Scherrens changed his account a few minutes later after he was shown copies of letters written by Gurfein on Feb. 26 -- a week later -- inviting two other architectural firms to bid for the work.

"That we would not do. That would not be done," said Scherrens. "A charade was not played."

Gurfein said he wrote the letters knowing that Vosbeck was the preferred candidate. "There was pressure on me to make it legal," he said.

Vosbeck was notified by Scherrens in a March 13 letter it had won the job and the university subsequently paid Vosbeck $16,453.71.

The proposed University Center for the Performing Arts was one of five building projects proposed in early 1981 to help accommodate the school's mushrooming student body, which has reached 6,884 fulltime students and another 7,379 part-time students in George Mason's short, 10-year history.

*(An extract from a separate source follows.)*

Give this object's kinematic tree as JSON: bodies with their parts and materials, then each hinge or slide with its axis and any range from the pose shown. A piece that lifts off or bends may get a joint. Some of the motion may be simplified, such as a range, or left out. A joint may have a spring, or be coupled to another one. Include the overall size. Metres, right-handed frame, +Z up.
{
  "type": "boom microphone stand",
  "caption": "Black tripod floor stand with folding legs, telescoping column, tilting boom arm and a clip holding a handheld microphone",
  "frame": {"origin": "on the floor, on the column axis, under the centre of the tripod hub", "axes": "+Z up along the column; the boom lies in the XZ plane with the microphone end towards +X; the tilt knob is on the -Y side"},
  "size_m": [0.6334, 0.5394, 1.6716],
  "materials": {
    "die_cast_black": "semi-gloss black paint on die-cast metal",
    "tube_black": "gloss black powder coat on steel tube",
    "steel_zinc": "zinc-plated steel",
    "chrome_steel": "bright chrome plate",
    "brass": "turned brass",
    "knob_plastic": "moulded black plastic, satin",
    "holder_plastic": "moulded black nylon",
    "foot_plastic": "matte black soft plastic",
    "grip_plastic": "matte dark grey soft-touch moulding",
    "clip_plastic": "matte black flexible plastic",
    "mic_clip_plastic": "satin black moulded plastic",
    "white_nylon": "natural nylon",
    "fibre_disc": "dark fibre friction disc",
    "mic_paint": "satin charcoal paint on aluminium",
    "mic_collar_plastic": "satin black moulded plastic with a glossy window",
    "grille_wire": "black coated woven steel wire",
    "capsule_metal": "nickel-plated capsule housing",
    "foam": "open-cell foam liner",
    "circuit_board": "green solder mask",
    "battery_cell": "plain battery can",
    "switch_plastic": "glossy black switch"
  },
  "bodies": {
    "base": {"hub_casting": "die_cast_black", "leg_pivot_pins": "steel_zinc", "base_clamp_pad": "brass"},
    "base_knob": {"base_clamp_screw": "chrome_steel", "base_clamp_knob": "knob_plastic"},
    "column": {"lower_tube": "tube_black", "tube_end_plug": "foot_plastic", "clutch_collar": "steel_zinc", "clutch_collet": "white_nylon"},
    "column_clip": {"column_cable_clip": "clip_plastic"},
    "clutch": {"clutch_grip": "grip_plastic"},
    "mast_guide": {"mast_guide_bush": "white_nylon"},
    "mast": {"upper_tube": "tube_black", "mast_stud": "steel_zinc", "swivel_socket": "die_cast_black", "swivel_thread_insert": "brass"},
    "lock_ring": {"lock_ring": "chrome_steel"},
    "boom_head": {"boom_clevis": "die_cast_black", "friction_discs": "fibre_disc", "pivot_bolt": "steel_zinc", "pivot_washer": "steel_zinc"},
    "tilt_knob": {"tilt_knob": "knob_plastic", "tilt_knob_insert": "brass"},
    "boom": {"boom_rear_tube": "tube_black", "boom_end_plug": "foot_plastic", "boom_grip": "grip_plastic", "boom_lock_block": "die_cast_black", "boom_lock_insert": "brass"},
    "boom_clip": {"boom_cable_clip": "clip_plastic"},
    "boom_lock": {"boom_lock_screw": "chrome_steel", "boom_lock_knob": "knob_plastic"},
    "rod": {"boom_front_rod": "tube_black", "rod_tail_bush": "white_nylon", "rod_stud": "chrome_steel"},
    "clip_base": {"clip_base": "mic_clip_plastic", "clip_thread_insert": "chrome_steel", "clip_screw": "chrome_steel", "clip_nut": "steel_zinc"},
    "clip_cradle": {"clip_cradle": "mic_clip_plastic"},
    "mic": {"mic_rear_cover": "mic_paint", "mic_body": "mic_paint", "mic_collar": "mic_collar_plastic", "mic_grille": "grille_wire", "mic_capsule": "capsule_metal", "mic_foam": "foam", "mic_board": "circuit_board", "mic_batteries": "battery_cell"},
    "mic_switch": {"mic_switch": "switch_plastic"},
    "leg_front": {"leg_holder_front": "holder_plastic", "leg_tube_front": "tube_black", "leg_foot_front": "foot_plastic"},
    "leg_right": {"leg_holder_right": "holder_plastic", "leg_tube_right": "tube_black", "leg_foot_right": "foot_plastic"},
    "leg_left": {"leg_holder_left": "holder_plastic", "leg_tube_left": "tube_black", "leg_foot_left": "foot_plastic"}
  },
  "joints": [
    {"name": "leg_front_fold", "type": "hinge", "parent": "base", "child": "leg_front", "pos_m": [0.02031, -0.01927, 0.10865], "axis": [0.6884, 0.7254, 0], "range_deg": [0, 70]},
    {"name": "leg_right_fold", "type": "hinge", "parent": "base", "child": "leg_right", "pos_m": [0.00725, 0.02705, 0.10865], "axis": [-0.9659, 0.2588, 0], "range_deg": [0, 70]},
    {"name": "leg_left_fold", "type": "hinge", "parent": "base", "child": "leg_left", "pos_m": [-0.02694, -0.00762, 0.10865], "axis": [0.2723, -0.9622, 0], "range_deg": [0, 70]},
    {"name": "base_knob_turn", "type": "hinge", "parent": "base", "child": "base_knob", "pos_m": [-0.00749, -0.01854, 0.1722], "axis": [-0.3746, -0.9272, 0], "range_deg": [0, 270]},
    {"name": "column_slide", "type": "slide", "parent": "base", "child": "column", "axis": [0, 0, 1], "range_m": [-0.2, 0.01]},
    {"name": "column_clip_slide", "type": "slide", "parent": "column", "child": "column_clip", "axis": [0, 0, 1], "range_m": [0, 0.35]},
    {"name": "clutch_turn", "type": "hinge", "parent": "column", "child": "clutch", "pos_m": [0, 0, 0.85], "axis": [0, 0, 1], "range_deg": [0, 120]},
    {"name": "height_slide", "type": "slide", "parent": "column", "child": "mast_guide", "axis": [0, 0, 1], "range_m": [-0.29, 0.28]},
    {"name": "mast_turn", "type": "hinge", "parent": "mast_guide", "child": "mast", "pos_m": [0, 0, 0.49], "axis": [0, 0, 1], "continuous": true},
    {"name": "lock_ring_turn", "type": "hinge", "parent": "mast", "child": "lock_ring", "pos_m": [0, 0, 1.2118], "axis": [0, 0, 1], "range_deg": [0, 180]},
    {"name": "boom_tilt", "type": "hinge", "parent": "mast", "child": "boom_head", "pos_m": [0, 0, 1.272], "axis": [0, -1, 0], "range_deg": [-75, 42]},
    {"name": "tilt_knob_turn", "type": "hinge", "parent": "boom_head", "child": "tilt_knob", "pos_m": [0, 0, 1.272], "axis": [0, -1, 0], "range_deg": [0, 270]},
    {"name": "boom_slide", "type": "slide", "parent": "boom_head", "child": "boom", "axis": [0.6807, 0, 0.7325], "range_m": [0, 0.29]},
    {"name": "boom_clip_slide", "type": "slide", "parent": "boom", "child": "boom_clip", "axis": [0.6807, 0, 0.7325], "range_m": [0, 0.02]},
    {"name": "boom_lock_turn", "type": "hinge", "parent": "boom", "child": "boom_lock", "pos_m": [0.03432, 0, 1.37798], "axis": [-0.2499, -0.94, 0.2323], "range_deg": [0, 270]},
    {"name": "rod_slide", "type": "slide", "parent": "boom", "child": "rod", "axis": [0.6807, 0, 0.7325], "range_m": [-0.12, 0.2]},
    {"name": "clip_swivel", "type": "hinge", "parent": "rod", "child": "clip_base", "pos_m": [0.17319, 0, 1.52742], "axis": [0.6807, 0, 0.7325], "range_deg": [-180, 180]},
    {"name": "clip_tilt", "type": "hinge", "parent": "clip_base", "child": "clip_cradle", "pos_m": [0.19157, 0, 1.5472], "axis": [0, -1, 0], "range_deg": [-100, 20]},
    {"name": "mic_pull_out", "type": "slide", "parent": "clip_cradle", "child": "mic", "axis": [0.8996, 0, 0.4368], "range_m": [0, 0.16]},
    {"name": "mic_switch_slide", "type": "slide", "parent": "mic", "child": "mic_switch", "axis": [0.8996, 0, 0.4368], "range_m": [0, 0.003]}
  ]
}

The arts building never has been built because of state budget contraints.

According to Gurfein, Scherrens and others, officials had decided that architecture firms would be selected to prepare planning studies, required by the state for budgeting purposes, for four of the five projects.

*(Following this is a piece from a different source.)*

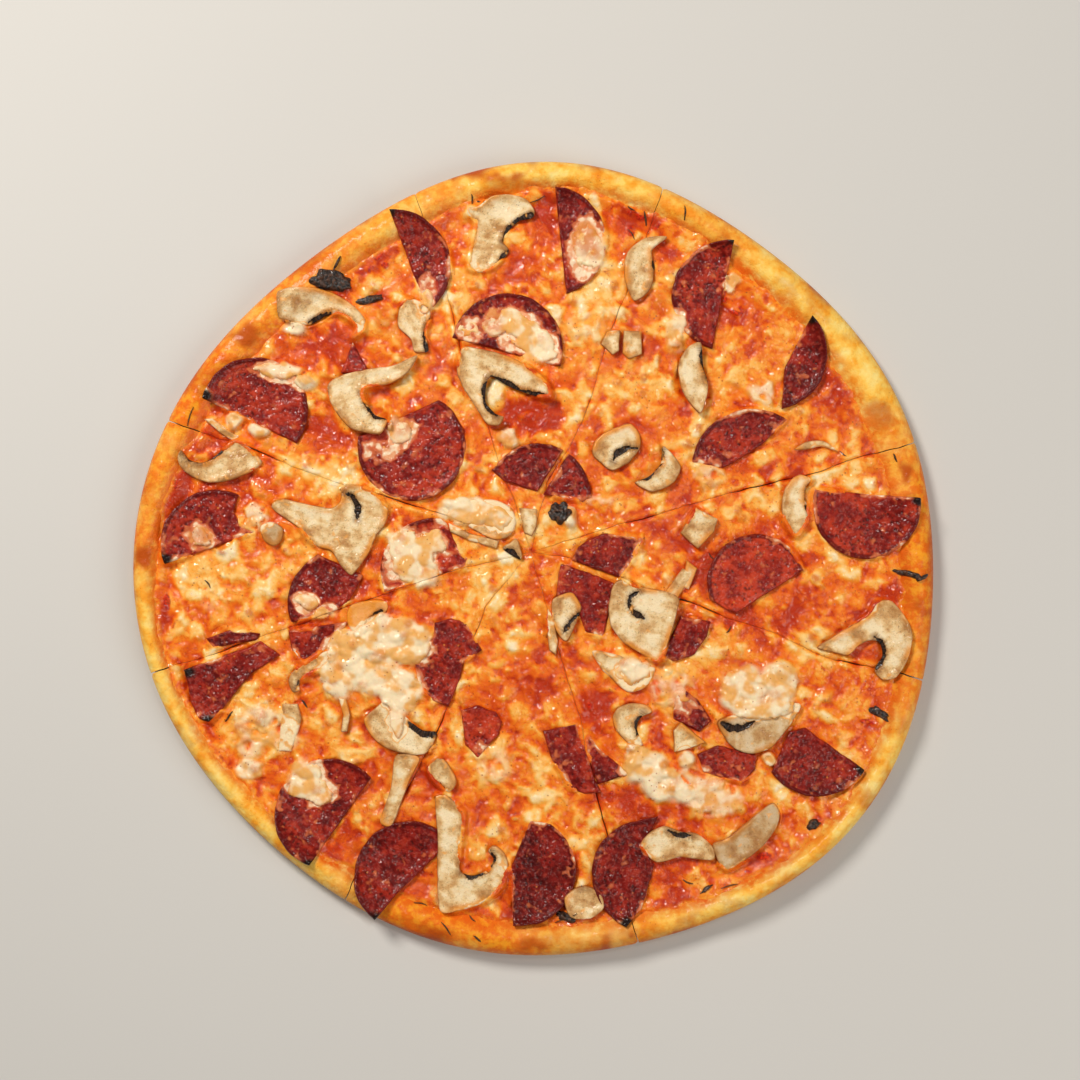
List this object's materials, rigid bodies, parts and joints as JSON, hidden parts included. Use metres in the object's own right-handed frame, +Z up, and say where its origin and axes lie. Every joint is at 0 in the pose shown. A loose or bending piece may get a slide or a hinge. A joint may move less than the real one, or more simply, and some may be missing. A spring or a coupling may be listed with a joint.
{
  "type": "sliced pizza",
  "caption": "Round baked pizza cut into wedges that still lie together, with a raised crust rim, melted cheese over sauce, round salami slices and cut mushrooms on top.",
  "frame": {"origin": "under the middle of the pizza, on the surface that it lies on", "axes": "+Z up through the toppings; +X to the right and +Y away from the viewer when it is seen from above"},
  "size_m": [0.297, 0.2948, 0.014],
  "materials": {
    "crust": "baked wheat dough, golden and dry, paler in patches",
    "cheese": "melted cheese over tomato sauce, mottled orange and cream, oily gloss",
    "salami": "dark red baked salami, fine pits, oily gloss",
    "mushroom": "cream mushroom flesh, thin brown skin, dark gills"
  },
  "bodies": {
    "root": {"crust_1": "crust", "crust_2": "crust", "crust_3": "crust", "crust_4": "crust", "crust_5": "crust", "crust_6": "crust", "crust_7": "crust", "crust_8": "crust", "cheese_1": "cheese", "cheese_2": "cheese", "cheese_3": "cheese", "cheese_4": "cheese", "cheese_5": "cheese", "cheese_6": "cheese", "cheese_7": "cheese", "cheese_8": "cheese", "salami_1": "salami", "salami_2": "salami", "salami_3": "salami", "salami_4": "salami", "salami_5": "salami", "salami_6": "salami", "salami_7": "salami", "salami_8": "salami", "salami_9": "salami", "salami_10": "salami", "salami_11": "salami", "salami_12": "salami", "salami_13": "salami", "salami_14": "salami", "salami_15": "salami", "salami_16": "salami", "salami_17": "salami", "salami_18": "salami", "salami_19": "salami", "salami_20": "salami", "salami_21": "salami", "salami_22": "salami", "salami_23": "salami", "salami_24": "salami", "salami_25": "salami", "salami_26": "salami", "salami_27": "salami", "salami_28": "salami", "salami_29": "salami", "mushroom_1": "mushroom", "mushroom_2": "mushroom", "mushroom_3": "mushroom", "mushroom_4": "mushroom", "mushroom_5": "mushroom", "mushroom_6": "mushroom", "mushroom_7": "mushroom", "mushroom_8": "mushroom", "mushroom_9": "mushroom", "mushroom_10": "mushroom", "mushroom_11": "mushroom", "mushroom_12": "mushroom", "mushroom_13": "mushroom", "mushroom_14": "mushroom", "mushroom_15": "mushroom"}
  },
  "joints": []
}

Because of its special requirements for performing arts space, rehearsal rooms, classrooms and an auditorium, and because officials' plans still were unsettled, it was decided the University Center planning report would be handled in-house -- with outside technical help -- in order to meet a fast-approaching May 1 deadline in Richmond. It was at that point that Taylor's firm was discussed in the 18 meeting.

Vosbeck said on Monday he recalled Gurfein saying that "if certain work went ahead, there might be publicity." The architect said he did not remember reacting "one way or the other" to the statement.

Gurfein later recorded a final note of displeasure. In a March 16, 1981, internal memo, made available by George Mason at The Post's request, Gurfein wrote to Scherrens: "I suggest VVK & R be told clearly that I will not recommend them for an A/E contract the major architecture contract, should the project be built so long as a member of their firm is on the Board of Visitors."